** start Data segment **

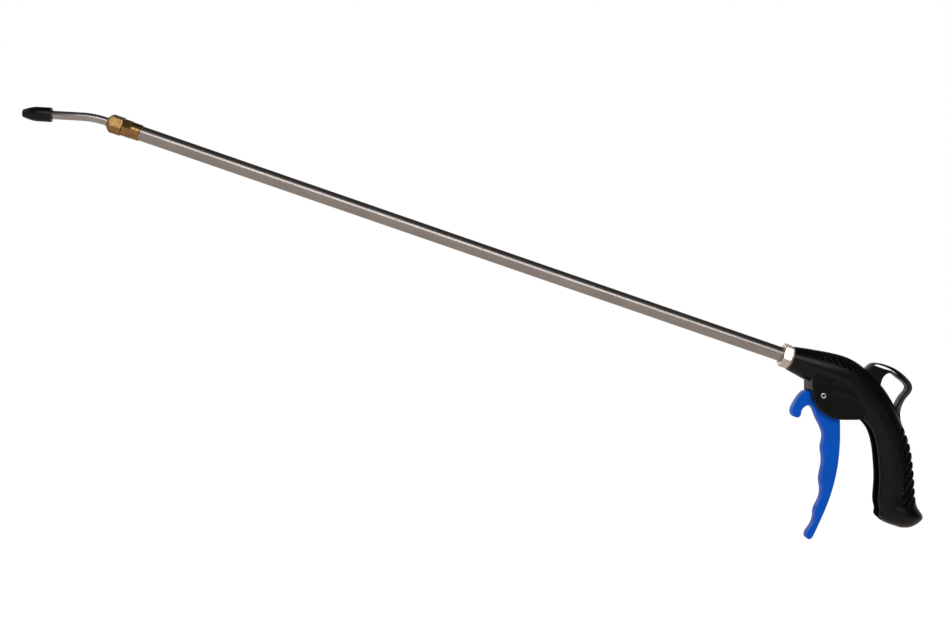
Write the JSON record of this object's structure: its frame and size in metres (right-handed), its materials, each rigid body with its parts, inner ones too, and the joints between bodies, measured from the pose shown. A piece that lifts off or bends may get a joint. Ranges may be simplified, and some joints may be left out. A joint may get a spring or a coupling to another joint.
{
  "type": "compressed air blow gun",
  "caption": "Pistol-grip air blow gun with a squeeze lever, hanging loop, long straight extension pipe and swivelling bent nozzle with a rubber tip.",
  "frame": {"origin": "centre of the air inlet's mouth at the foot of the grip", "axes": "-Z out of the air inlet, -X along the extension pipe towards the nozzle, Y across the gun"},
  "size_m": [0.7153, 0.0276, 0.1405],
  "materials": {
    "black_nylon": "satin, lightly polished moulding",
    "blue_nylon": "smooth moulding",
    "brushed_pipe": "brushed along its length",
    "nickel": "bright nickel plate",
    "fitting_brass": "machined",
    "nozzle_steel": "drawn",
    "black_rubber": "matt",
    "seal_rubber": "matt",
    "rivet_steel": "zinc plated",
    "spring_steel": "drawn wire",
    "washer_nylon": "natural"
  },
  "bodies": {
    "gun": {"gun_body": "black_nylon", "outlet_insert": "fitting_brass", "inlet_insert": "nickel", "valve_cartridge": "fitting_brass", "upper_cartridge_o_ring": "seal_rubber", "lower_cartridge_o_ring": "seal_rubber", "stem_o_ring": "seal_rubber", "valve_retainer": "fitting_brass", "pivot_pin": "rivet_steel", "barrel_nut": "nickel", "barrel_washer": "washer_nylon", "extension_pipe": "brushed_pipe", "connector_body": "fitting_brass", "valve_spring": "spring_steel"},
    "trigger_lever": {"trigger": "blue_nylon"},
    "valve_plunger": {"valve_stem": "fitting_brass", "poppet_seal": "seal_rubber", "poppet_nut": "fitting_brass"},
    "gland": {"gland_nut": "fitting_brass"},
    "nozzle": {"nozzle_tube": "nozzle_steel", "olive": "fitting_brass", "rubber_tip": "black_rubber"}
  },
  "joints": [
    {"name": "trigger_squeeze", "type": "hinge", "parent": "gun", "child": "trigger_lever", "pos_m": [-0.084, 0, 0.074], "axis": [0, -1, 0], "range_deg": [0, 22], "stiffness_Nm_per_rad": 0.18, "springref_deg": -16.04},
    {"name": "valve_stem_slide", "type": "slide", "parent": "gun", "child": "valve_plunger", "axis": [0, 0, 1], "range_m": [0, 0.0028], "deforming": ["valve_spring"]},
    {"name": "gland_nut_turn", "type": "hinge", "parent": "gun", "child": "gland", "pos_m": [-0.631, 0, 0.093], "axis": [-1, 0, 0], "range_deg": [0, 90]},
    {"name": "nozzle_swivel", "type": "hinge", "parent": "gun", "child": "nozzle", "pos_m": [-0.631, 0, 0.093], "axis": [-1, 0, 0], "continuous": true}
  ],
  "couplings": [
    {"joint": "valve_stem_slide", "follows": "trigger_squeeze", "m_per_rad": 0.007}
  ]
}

** end Data segment **

Short problem >> Pull every line containing the word "materials" out of the material.

Output of the exercise >>
Write the JSON record of this object's structure: its frame and size in metres (right-handed), its materials, each rigid body with its parts, inner ones too, and the joints between bodies, measured from the pose shown. A piece that lifts off or bends may get a joint. Ranges may be simplified, and some joints may be left out. A joint may get a spring or a coupling to another joint.
  "materials": {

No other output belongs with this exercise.